Ein gewisser Rückgang der klassischen Kirchenchöre - der ist festzustellen.
Pater Stefan Kling, Kirchenmusikamtsleiter im Bistum Augsburg

Rückgang um 30 Prozent

Der Maxchor ist die erfreuliche Ausnahme einer bedenklichen Entwicklung. Denn während er stetig wächst, lösen sich bayernweit immer mehr Kirchenchöre auf. Und das zum Teil in erheblichem Ausmaß, das sagen zumindest die Zahlen. Die evangelische Landeskirche beziffert den Rückgang innerhalb der letzten 15 Jahre auf etwa 30 Prozent. Und auch die katholische Kirche bleibt von diesem Trend nicht verschont. Im Bistum Augsburg gibt es heute beispielsweise ein Viertel weniger Chöre als noch vor zehn Jahren. Pater Stefan Kling, als Kirchenmusikamtsleiter sozusagen Chefkirchenmusiker im Bistum, warnt jedoch davor die Zahlen zu dramatisieren. Von einem Schwund, gar von einem Sterben der Kirchenchöre, möchte er nicht sprechen: "Ein gewisser Rückgang der klassischen Kirchenchöre - der ist festzustellen", sagt Kling. "Der hängt natürlich auch mit der Veränderung der Pfarreistrukturen zusammen, bei dem die kleineren Pfarreien zu größeren Einheiten zusammengefasst werden, und das wirkt sich manchmal natürlich auch auf die kirchlichen Chorstrukturen aus."

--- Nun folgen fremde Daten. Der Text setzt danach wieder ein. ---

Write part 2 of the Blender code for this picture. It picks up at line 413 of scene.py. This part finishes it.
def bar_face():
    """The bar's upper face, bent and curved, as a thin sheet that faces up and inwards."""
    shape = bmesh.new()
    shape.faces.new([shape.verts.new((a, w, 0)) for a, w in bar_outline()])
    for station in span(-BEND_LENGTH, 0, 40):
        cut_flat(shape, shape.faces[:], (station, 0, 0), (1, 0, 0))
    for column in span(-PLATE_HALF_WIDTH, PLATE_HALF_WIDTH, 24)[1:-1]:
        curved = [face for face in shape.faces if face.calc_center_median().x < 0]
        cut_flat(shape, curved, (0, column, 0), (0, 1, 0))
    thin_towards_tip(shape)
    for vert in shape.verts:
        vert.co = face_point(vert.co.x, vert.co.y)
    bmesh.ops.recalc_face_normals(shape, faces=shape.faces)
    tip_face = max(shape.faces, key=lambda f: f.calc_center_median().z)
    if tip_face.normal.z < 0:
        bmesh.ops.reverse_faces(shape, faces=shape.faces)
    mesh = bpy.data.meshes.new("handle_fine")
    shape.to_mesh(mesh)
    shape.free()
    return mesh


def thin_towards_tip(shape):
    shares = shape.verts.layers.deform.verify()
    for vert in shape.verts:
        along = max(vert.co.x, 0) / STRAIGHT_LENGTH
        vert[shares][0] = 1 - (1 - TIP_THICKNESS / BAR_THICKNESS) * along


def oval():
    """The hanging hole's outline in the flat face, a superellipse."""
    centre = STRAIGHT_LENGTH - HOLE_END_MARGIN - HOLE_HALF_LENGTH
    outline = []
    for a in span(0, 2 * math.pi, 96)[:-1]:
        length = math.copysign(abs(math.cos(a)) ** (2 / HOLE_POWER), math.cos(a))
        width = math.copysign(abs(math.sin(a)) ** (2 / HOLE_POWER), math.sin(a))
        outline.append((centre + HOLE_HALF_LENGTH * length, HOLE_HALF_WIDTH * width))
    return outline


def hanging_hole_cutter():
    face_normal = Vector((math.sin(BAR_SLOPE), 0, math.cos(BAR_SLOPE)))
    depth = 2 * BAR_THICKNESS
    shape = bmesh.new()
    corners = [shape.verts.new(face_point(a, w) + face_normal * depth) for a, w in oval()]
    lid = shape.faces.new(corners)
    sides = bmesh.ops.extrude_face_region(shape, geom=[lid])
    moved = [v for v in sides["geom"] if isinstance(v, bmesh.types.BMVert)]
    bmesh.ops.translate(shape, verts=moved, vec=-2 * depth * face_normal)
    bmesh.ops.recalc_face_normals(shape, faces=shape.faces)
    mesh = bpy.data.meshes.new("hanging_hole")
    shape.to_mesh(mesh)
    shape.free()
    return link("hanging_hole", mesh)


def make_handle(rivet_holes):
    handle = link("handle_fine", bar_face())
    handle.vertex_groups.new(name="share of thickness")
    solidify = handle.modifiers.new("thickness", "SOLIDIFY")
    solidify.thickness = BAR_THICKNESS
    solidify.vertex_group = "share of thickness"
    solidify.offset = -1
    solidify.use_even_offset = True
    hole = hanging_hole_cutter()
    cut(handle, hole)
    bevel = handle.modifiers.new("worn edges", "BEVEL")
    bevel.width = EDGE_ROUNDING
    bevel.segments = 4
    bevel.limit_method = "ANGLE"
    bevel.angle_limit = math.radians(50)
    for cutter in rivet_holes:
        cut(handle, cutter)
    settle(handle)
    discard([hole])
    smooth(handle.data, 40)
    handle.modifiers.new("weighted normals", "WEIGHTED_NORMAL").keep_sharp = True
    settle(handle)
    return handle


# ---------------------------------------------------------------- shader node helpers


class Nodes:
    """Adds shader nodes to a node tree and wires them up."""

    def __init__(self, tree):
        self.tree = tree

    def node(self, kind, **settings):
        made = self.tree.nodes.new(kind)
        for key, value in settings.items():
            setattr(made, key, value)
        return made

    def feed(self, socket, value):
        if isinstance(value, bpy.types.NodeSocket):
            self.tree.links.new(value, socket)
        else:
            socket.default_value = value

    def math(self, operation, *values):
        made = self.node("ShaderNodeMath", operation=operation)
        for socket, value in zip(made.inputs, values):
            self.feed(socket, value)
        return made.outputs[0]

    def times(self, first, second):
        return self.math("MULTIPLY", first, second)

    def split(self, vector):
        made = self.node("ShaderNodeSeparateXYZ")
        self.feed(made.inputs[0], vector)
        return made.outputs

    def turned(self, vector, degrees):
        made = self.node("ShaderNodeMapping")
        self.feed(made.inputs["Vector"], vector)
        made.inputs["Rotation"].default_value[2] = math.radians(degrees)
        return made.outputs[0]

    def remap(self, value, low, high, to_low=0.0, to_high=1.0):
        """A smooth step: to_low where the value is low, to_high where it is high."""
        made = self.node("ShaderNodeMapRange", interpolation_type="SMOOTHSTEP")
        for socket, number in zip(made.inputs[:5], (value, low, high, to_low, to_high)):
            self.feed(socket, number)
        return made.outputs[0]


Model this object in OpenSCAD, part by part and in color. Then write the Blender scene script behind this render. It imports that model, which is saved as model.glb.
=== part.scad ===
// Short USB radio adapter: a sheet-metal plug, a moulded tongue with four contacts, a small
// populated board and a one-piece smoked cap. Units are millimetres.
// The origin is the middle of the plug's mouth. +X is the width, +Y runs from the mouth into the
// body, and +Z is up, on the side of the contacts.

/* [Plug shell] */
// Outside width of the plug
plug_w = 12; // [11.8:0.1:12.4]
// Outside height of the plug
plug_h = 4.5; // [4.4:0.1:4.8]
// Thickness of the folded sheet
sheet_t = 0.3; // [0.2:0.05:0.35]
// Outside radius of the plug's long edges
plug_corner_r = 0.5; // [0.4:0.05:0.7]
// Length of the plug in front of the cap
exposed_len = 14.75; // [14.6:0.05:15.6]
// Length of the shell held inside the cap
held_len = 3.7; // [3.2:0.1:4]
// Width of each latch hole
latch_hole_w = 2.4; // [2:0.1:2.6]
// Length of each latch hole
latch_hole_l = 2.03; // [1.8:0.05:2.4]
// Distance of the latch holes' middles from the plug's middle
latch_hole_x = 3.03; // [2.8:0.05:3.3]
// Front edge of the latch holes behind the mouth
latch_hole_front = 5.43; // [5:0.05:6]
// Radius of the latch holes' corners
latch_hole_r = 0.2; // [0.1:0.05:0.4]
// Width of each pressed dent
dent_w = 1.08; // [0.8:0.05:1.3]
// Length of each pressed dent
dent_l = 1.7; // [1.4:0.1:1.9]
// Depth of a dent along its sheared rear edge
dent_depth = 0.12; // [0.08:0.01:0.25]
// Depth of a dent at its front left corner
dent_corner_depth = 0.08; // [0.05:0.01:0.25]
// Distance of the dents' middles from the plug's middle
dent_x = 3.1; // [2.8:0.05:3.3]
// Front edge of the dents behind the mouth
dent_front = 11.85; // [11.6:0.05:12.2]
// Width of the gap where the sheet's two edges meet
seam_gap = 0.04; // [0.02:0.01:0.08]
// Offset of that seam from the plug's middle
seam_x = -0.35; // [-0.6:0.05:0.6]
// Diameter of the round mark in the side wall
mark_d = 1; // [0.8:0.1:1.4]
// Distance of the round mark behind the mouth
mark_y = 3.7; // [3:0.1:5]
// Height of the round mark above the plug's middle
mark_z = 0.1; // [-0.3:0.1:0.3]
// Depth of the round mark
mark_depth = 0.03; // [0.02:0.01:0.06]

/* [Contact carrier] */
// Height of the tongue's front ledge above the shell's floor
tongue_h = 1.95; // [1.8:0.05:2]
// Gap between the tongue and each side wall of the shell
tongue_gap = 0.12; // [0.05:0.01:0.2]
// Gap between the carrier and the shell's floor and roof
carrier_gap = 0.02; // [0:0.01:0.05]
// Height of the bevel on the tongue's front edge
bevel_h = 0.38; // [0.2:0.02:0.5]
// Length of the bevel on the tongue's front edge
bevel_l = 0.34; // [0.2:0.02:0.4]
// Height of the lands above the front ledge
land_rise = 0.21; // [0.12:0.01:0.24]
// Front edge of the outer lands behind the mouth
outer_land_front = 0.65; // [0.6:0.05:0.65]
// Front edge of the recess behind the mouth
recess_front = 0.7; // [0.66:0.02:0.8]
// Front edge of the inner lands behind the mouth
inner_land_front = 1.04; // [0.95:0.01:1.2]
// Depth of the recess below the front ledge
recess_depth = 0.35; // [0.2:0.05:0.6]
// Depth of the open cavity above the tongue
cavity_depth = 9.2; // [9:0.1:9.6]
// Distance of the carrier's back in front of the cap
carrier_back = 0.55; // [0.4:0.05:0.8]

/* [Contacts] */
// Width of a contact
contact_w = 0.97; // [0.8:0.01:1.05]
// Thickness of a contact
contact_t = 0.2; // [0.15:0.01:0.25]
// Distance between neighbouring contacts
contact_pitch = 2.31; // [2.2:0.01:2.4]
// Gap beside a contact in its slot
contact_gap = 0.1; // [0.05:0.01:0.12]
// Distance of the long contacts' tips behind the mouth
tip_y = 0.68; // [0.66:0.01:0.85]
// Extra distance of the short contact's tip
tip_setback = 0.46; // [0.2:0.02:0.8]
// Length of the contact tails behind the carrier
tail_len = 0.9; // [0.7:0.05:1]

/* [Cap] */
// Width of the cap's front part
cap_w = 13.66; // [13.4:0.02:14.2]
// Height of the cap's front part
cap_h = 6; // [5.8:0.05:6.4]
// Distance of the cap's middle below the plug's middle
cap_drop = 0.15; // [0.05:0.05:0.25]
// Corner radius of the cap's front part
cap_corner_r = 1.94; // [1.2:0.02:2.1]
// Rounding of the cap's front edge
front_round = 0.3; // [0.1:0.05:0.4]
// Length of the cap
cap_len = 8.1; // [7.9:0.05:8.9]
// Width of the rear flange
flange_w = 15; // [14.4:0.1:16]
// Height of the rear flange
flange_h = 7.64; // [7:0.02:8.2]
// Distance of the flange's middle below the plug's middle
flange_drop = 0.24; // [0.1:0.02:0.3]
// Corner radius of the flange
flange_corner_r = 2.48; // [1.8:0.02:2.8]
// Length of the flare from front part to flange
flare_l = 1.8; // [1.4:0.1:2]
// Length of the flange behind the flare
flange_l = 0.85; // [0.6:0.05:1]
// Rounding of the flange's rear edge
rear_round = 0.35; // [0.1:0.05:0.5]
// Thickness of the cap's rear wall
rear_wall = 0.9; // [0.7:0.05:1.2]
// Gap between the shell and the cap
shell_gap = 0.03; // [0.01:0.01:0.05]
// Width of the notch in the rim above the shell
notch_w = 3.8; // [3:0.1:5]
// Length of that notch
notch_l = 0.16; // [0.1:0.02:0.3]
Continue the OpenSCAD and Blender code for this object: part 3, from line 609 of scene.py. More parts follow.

Bindung an die Kirche lässt nach

Zwei Jungen des Nachwuchschores der Regensburger Domspatzen  | Bildquelle: dpa-Bildfunk Zwei Jungen des Nachwuchschores der Regensburger Domspatzen | Bildquelle: dpa-Bildfunk Wo kleinere Pfarreien zu größeren Pfarrverbänden zusammengefasst werden, da gehen üblicherweise auch die Kirchenchöre zusammen; verschwinden also nur auf dem Papier, nicht aus dem Gottesdienst. "Aber es ist durchaus auch so, dass die Bindung an die Kirche nachgelassen hat, es fehlt an Nachwuchs", sagt Pater Kling. "Und beim Kirchenchor kommt dann natürlich noch dazu: Wenn andere frei haben, hat der Kirchenchorsänger seinen ehrenamtlichen Dienst in der Liturgie zu tun." Wer nur von einer Umstrukturierung spricht, verschweigt einen Teil des Problems. Denn zusammengelegt werden die Chöre auch deshalb, weil der Nachwuchs ausbleibt. Was also tun? Kunibert Schäfer, Dozent an der Hochschule für Kirchenmusik in Regensburg hat sich für kirchenmusikalische Feldforschung entschieden: "Ich habe es auch schon seit einigen Jahren gespürt, dass es Probleme bei den Kirchenchören gibt. In der Hochschule haben Sie mir dann erlaubt, ein Forschungsprojekt zu machen, um einfach mal zu hören: gibt es gute Chöre, funktionierende Chöre - und die funktionierenden Chöre, welche Gemeinsamkeiten gibt es da?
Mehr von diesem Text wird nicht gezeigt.